Thursday, October 2, 2014

PPD

   Lately I feel myself slipping away. And what's sad is that I knew I felt it coming. I saw it. Like the sky was a clear blue when all of a sudden dark storm clouds came slowly rolling in until they blocked the blue sky and the bright yellow sun. That about sums up my feelings. 
   I didn't realize my postpartum was here until last Saturday. And what set it off is completely stupid. Alex and I had a date night and my mom came to my home to watch the boys. Well even though she didn't need to she wanted to help clean up a little and do a load of laundry. (I HATE laundry) Well come to find out the next day was that some of my clothes had been put into the dryer when they should have been hung up to air dry. Of course my mom didn't know this. Don't get me wrong I am SO grateful for her and absolutely everything she does/has done for me. But finding out that a few of my clothes had been shrunk just set me off. 
   I really didn't realize how bad I felt about myself and my body until that exact moment. After I had Grayson I felt like I had some sort or awakening. I LOVED my body! I accomplished a huge feat of delivering an almost 9 pound baby naturally. Who wouldn't love their body after doing something like that? I'm not even sure when that feeling started slipping from me. I wish I still felt that way. I felt beautiful and confident! I don't feel that way anymore..
   Last week made me really see that reality of body. I'm overweight. I'm obese. Fat. Chubby. Unattractive. I feel all of these things. And yet I find it so hard to get back into going running. I used to love running! I'd go in the mornings, evenings and when I had too much on my mind. 
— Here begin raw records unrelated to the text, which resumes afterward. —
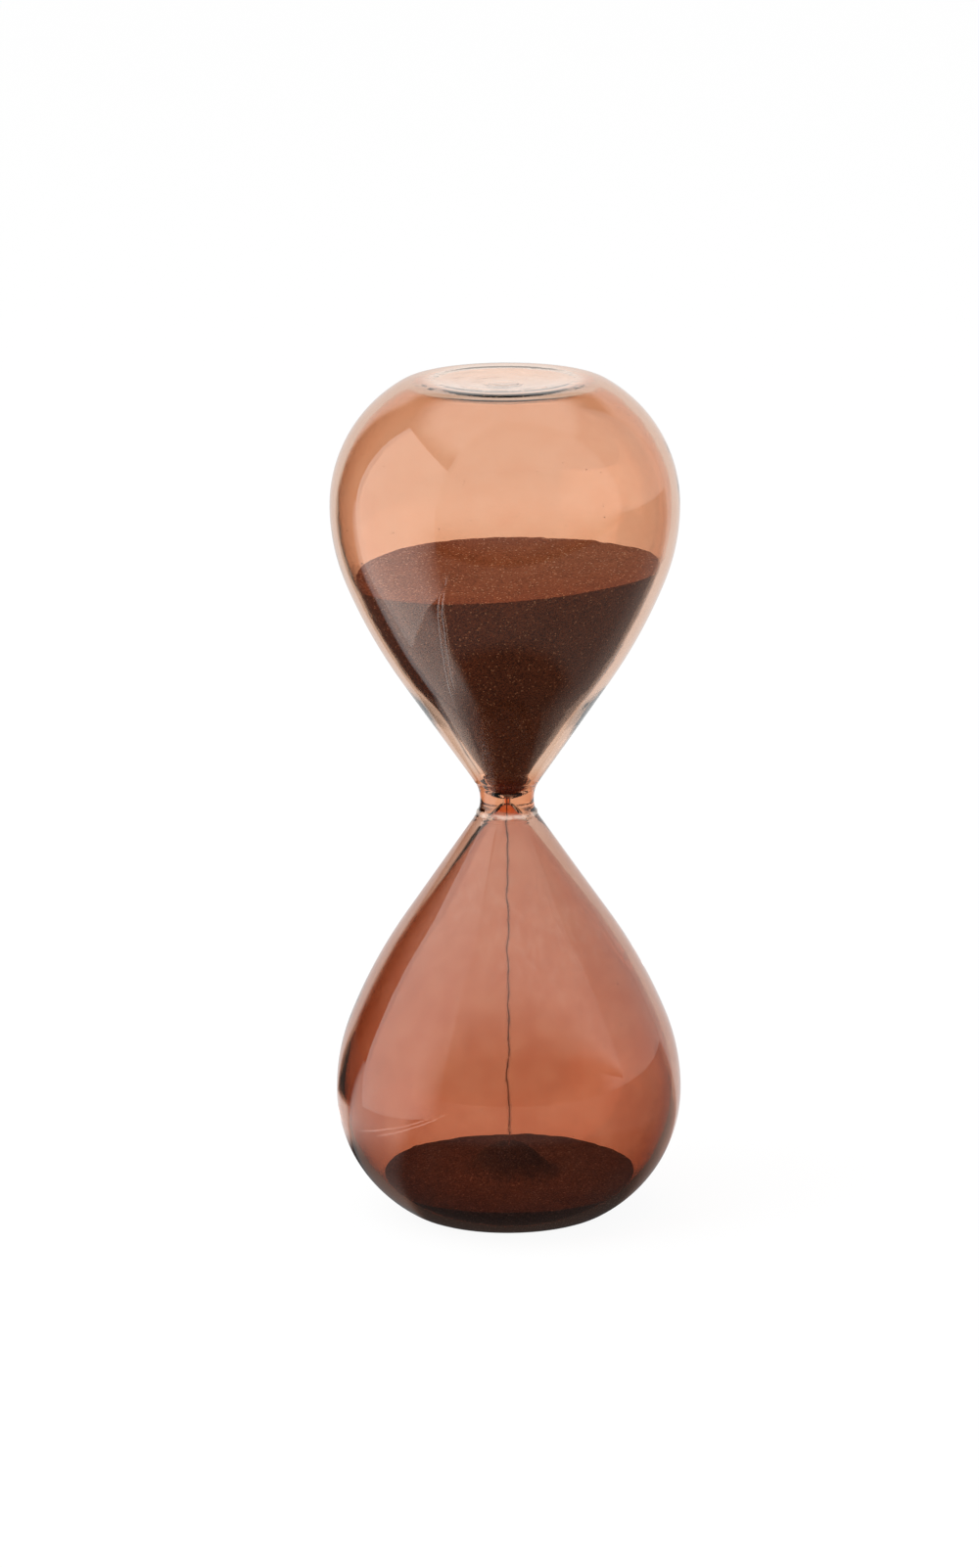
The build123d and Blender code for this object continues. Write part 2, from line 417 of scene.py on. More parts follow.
def ruffle(x, y, seed):
    """Small uneven waves, ripples and grain on loose sand."""
    place = Vector((x, y, seed * MM))
    return sum(noise.noise(place / size) * height for size, height in RUFFLES)


def upper_surface(x, y):
    """Height of the waiting sand above the waist."""
    twist = -UPPER_SAND_TWIST * x * y / (30 * MM) ** 2
    dip = -UPPER_SAND_DIP * math.exp(-(x * x + y * y) / UPPER_DIP_RADIUS**2)
    return UPPER_SAND_LEVEL + UPPER_SAND_SLOPE * x + twist + dip + ruffle(x, y, 0)


def lower_surface(x, y):
    """Height of the fallen sand, as a negative distance from the waist."""
    angle = math.atan2(y, x)
    radius = math.hypot(x, y) * (1 + 0.06 * math.sin(angle + 0.6) + 0.04 * math.sin(3 * angle))
    share = min(1, radius / MOUND_RADIUS)
    mound = MOUND_HEIGHT * (1 - share**2) ** 1.6
    crater = -CRATER_DEPTH * math.exp(-((radius / CRATER_RADIUS) ** 2))
    return -LOWER_SAND_LEVEL + mound + crater + ruffle(x, y, 40)


def sand_pile(name, surface, foot, rings_up, rings_across, material):
    """Sand that fills the cavity from foot, an outline of its underside from the axis out, to a surface."""
    foot_radius, foot_height = foot[-1]
    verts, rings = [], []
    under_rings = [[] for _ in foot[1:-1]]
    wall_rings = [[] for _ in range(rings_up)]
    top_rings = [[] for _ in range(rings_across)]
    for k in range(SEGMENTS):
        angle = 2 * math.pi * k / SEGMENTS
        cos, sin = math.cos(angle), math.sin(angle)
        contact = surface(0, 0)
        for _ in range(12):
            radius = wall_radius(abs(contact))
            contact = surface(radius * cos, radius * sin)
        for ring, (r, height) in zip(under_rings, foot[1:-1]):
            ring.append(Vector((r * cos, r * sin, WAIST_Z + height)))
        for i in range(rings_up):
            height = foot_height + (contact - foot_height) * i / rings_up
            r = wall_radius(abs(height)) if i else foot_radius
            wall_rings[i].append(Vector((r * cos, r * sin, WAIST_Z + height)))
        for i in range(rings_across):
            r = radius * (1 - i / rings_across)
            top_rings[i].append(Vector((r * cos, r * sin, WAIST_Z + surface(r * cos, r * sin))))
    for ring in under_rings + wall_rings + top_rings:
        rings.append(range(len(verts), len(verts) + len(ring)))
        verts += ring
    for height in (surface(0, 0), foot[0][1]):
        rings.append(range(len(verts), len(verts) + 1))
        verts.append(Vector((0, 0, WAIST_Z + height)))
    rings = [rings[-1]] + rings[:-1]
    faces, tags = ring_faces(rings, [0] * len(rings))
    return add_object(name, verts, faces, tags, [material])


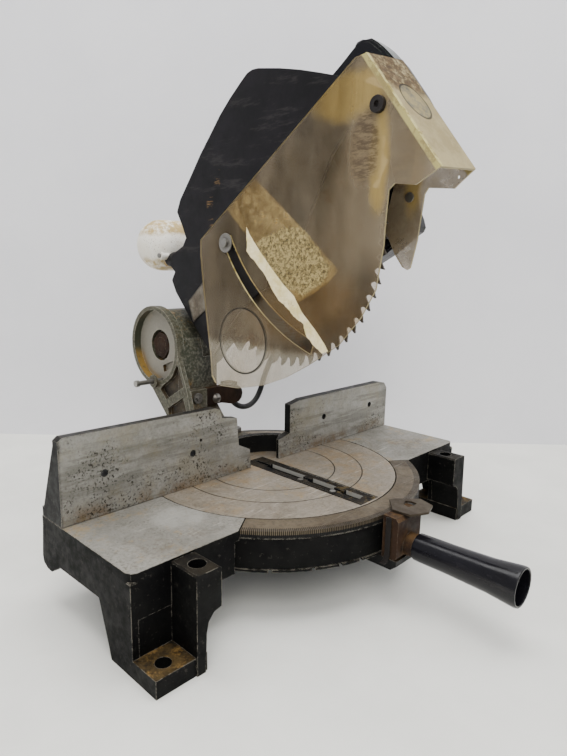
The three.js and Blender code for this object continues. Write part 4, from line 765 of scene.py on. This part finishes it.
# the flap on the right is milky
flap = g.mul(g.step(g.X, 30, 36), 1.0)
haze = g.math("ADD", haze, g.mul(flap, g.step(g.noise(20, 6, 0.75, w=10.0), 0.35, 0.65, 0.08, 0.28)))
# white scoring along the bottom edge, where the teeth have rubbed
low = g.mul(side, g.step(g.math("ADD", g.Z, g.rag(90, 7.0, 12.0)), 212, 224, 1.0, 0.0))
haze = g.math("ADD", haze, g.mul(low, 0.14))
hcol = g.mix(g.mul(low, 0.6), hcol, srgb("#c9c3b2"))
# bright edges of the sheet
ed = g.mul(g.step(g.math("ABSOLUTE", g.NX), 0.35, 0.75, 1.0, 0.0), g.math("SUBTRACT", 1.0, g.mx(front, back), clamp=True))
haze = g.math("ADD", haze, g.mul(ed, 0.7))
hcol = g.mix(g.mul(ed, 0.85), hcol, srgb("#8f835c"))
dark = g.mx(ov, g.mul(ovf, 0.8))
haze = g.math("ADD", haze, g.mul(dark, 0.9), clamp=True)
hcol = g.mix(dark, hcol, srgb("#15130f"))
haze = g.math("MINIMUM", haze, 0.97)
tr = g.node("ShaderNodeBsdfTransparent")
g.put(tr.inputs["Color"], tint)
mixs = g.node("ShaderNodeMixShader")
g.put(mixs.inputs[0], haze)
g.t.links.new(tr.outputs[0], mixs.inputs[1])
g.t.links.new(g.bsdf.outputs[0], mixs.inputs[2])
g.t.links.new(mixs.outputs[0], g.out.inputs["Surface"])
M_GUARD = g.done(hcol, g.step(g.noise(60, 4, 0.7), 0.3, 0.7, 0.28, 0.45), 0.0, None, Specular_IOR_Level=g.mixf(front, 0.18, 0.02))
give(M_GUARD, "guard_shell")
give(M_RUBBER, "lead_loop_cord", "mains_lead_cord")

# ------------------------------------------------------------------ built pieces
def new_obj(name, verts, faces, mats, idx=None, smooth=False):
    me = bpy.data.meshes.new(name)
    me.from_pydata([tuple(v) for v in verts], [], faces)
    for m in mats:
        me.materials.append(m)
    for i, f in enumerate(me.polygons):
        f.use_smooth = smooth
        if idx:
            f.material_index = idx[i]
    o = bpy.data.objects.new(name, me)
    bpy.context.scene.collection.objects.link(o)
    bm = bmesh.new()
    bm.from_mesh(me)
    bmesh.ops.recalc_face_normals(bm, faces=bm.faces)
    bm.to_mesh(me)
    bm.free()
    return o


# toothed blade: hooked gullets, brazed tips, four expansion slots closed with a round hole left out
BY, BZ, BR = -22.9, 326.2, 127.0
NT = 60
prof, tips = [], []
for k in range(NT):
    a = 2 * math.pi * k / NT
    da = 2 * math.pi / NT
    # rake face looks towards increasing angle, so the blade cuts downwards at the front
    for fr_, r in ((0.00, BR - 9.2), (0.10, BR - 9.9), (0.22, BR - 9.3), (0.34, BR - 7.0), (0.50, BR - 3.6), (0.72, BR - 1.5), (0.83, BR - 0.9), (0.86, BR - 2.5), (0.84, BR - 5.6), (0.90, BR - 8.0)):
        prof.append((r, a + da * fr_))
    tips.append((a + da * 0.77, a + da * 0.87))


def yz(r, a):
    return BY + r * math.cos(a), BZ + r * math.sin(a)


verts, faces, idx = [], [], []
n = len(prof)
inner = [(60.0, p[1]) for p in prof]
hub = [(8.1, p[1]) for p in prof]
for x in (-0.95, 0.95):
    for ringp in (prof, inner, hub):
        for r, a in ringp:
            y, z = yz(r, a)
            verts.append(V(x, y, z))
for s in (0, 1):
    o_ = s * 3 * n
    for i in range(n):
        j = (i + 1) % n
        q = [(o_ + i, o_ + j, o_ + n + j, o_ + n + i), (o_ + n + i, o_ + n + j, o_ + 2 * n + j, o_ + 2 * n + i)]
        for f in q:
            faces.append(f if s == 0 else tuple(reversed(f)))
            idx.append(0)
for i in range(n):
    j = (i + 1) % n
    faces.append((i, 3 * n + i, 3 * n + j, j)); idx.append(0)
    faces.append((2 * n + i, 2 * n + j, 5 * n + j, 5 * n + i)); idx.append(0)
for a0, a1 in tips:
    b = len(verts)
    for x in (-1.4, 1.4):
        for r, a in ((BR - 1.0, a0), (BR, a1), (BR - 5.4, a1 - 0.002), (BR - 5.4, a0 + 0.004)):
            y, z = yz(r, a)
            verts.append(V(x, y, z))
    for f in ((0, 1, 2, 3), (7, 6, 5, 4), (0, 4, 5, 1), (1, 5, 6, 2), (2, 6, 7, 3), (3, 7, 4, 0)):
        faces.append(tuple(b + q for q in f)); idx.append(1)
blade_obj = new_obj("saw_blade_toothed", verts, faces, [M_BLADE, M_CARBIDE], idx)
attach(blade_obj, "blade")
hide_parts("saw_blade")

# torn strip of blank paper still stuck to the guard's outer face
STRIP = [(14, 341), (9, 333), (-5, 318), (-21, 302), (-40, 285), (-55, 274), (-66, 259), (-82, 245), (-96, 231), (-100, 225), (-93, 222), (-81, 229), (-71, 238), (-68, 248),
         (-55, 254.5), (-46.5, 262), (-34, 268.5), (-24, 280), (-16, 291.5), (-3, 303), (8, 311.5), (13.5, 317), (12.5, 323), (14, 331)]
rng = random.Random(11)
out = []
for i, p in enumerate(STRIP):
    q = STRIP[(i + 1) % len(STRIP)]
    m = 5
    upper = i <= 8
    for k in range(m):
        t = k / m
        w_ = 0.35 if upper else 1.1
        out.append((p[0] + (q[0] - p[0]) * t + (rng.random() - 0.5) * w_, p[1] + (q[1] - p[1]) * t + (rng.random() - 0.5) * w_))
from mathutils.geometry import tessellate_polygon
tris = tessellate_polygon([[Vector((0, p[0], p[1])) for p in out]])
# thin where the stop pin's head passes over it, curled a little elsewhere
verts = [V(-16.56, *p) for p in out]
verts += [V(-16.66 if math.hypot(p[0] + 145.4, p[1] - 434) > 200 else -16.84 - 0.25 * math.sin(i * 0.9) ** 2, *p) for i, p in enumerate(out)]
m = len(out)
faces = [tuple(t) for t in tris] + [tuple(reversed([m + q for q in t])) for t in tris]
faces += [(i, (i + 1) % m, m + (i + 1) % m, m + i) for i in range(m)]
g = K("paper_residue")
col = g.mix(g.step(g.noise(60, 6, 0.8), 0.4, 0.62), srgb("#fff0c2"), srgb("#ead793"))
col = g.mix(g.mul(g.step(g.noise(44, 6, 0.8, w=3.0), 0.56, 0.64), 0.7), col, srgb("#a98a4e"))
M_PAPER = g.done(col, 0.8, 0.0, g.bump(g.noise(300, 4, 0.7), 0.3, 0.0004))
strip = new_obj("guard_paper_strip", verts, faces, [M_PAPER])
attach(strip, "guard")

# bevelled, smooth-shaded CAD castings
BEV = {"handle_left_shell": 0.0022, "handle_right_shell": 0.0022, "blade_case": 0.0024, "motor_housing": 0.002, "motor_end_cap": 0.0015,
       "pivot_arm": 0.0018, "head_casting": 0.0015, "base_casting": 0.0012, "dust_spout": 0.0008, "guard_shell": 0.0005, "fence": 0.001}
for n, o in N.items():
    for f in o.data.polygons:
        f.use_smooth = True
    if "custom_normal" in o.data.attributes:
        o.data.attributes.remove(o.data.attributes["custom_normal"])
    w = o.modifiers.new("weld", "WELD")
    w.merge_threshold = 1e-5
    size = max((b - a) for a, b in zip(*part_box(n)))
    b = o.modifiers.new("bevel", "BEVEL")
    b.width = BEV.get(n, 0.0008 if size > 0.04 else 0.0003)
    b.segments = 3 if n in BEV else 2
    b.limit_method = "ANGLE"
    b.angle_limit = math.radians(32)
    b.harden_normals = True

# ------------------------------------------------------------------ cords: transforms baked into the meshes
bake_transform(lead_loop)
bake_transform(lead_main)
print("LENGTHS", path_len(loop_path), path_len(main_path))

# ------------------------------------------------------------------ stage and light
def plane(name, pts, mat):
    me = bpy.data.meshes.new(name)
    me.from_pydata([tuple(p) for p in pts], [], [list(range(len(pts)))])
    o = bpy.data.objects.new(name, me)
    bpy.context.scene.collection.objects.link(o)
    me.materials.append(mat)
    return o


g = G("floor")
M_FLOOR = g.done(g.mix(g.step(g.noise(9, 5, 0.6), 0.3, 0.7), srgb("#ecebe3"), srgb("#e3e2da")), 0.6, 0.0)
g = G("wall")
M_WALL = g.done(g.mix(g.step(g.noise(4, 5, 0.6), 0.3, 0.7), srgb("#e8e7eb"), srgb("#efeef1")), 0.8, 0.0)
floor = plane("floor", [(-4, -4, 0), (4, -4, 0), (4, 4, 0), (-4, 4, 0)], M_FLOOR)
wd = Vector((math.sin(YAW), math.cos(YAW), 0))
wr = Vector((math.cos(YAW), -math.sin(YAW), 0))
wc = Vector((-0.436, -0.4235, 0)) + wd * 0.985
wall = plane("wall", [wc - wr * 4, wc + wr * 4, wc + wr * 4 + Vector((0, 0, 3)), wc - wr * 4 + Vector((0, 0, 3))], M_WALL)


def area(name, loc, target, size, power, color=(1, 1, 1)):
    d = bpy.data.lights.new(name, "AREA")
    d.shape = "RECTANGLE"
    d.size, d.size_y = size
    d.energy = power
    d.color = color
    o = bpy.data.objects.new(name, d)
    bpy.context.scene.collection.objects.link(o)
    o.location = loc
    o.rotation_mode = "QUATERNION"
    o.rotation_quaternion = (Vector(target) - Vector(loc)).to_track_quat("-Z", "Y")
    return o


area("key", (-1.1, -1.3, 1.7), (0, 0, 0.2), (1.4, 1.4), 29, (1.0, 0.99, 0.97))
area("fill", (1.6, -1.0, 1.2), (0, 0, 0.2), (1.5, 1.5), 15, (0.95, 0.97, 1.0))
area("top", (0, 0.1, 2.0), (0, 0, 0), (1.6, 1.6), 52, (1, 1, 1))
world = bpy.data.worlds.new("world")
bpy.context.scene.world = world
world.use_nodes = True
world.node_tree.nodes["Background"].inputs[0].default_value = (0.86, 0.88, 0.92, 1)
world.node_tree.nodes["Background"].inputs[1].default_value = 0.74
  My ward/stake started playing volleyball. If you know anything about me you know that I love volleyball!! I went to the first game and I realized how slow I am. How out of shape I am. How much I suck. For the first time ever I hated the sport. Something that I found in high school that helped me become fit, healthy and confident, I now hated. 
   But I can't blame the sport. I can't blame anyone but myself. I let myself get this way. Why though? 
   I had the opportunity to see my best friend the other day. Alyssa goes to school in Montana. She got a full ride scholarship to play volleyball!! How exciting is that?! She has pure talent when it comes to volleyball. And I am so proud of her! 
   She came to Utah to play West Minister. Watching her play made me think back to high school. And it made me miss her so much. I didn't realize how much I missed her until I saw her. We met in junior high and would play volleyball during lunch in the gym. She was my best friend is high school.  She understood me, she loved me! She's my sister. Through thick and think she's been there for me. I can only hope I have been the same to her.
 
Back to my original thoughts:
Postpartum depression can begin any time during the first two months after you give birth. Symptoms may include:
  • Irritability or hypersensitivity
  • Difficulty concentrating
  • Anxiety and worry
  • Crying or tearfulness
  • Anger
  • Negative feelings such as sadness, hopelessness, helplessness, or guilt
  • Loss of interest in activities you usually enjoy
  • Difficulty sleeping (especially returning to sleep)
  • Fatigue or exhaustion
  • Changes in appetite or eating habits
  • Headaches, stomachaches, muscle or backaches

Everything. I've experienced everything listed above. I'm experiencing them as I type this. And when I get this way my emotions are very intense. Too much for me to handle most times.

So what now? I know I have a problem. I've admitted it and I've come to accept it. So now it's time for me to get help. I think some people would find shame in admitting when they need help. But my family is so so important to me. How can I be there for them and their needs if I can't even help myself? In order to be a good mother and wife I need to be healthy.
Now is the time for me to make a change. Changes really. I want to be healthy! I want to be there for my boys. They're the most important people in my life. I'm devoted to them. I love them. But I also love myself so changes are coming. Now.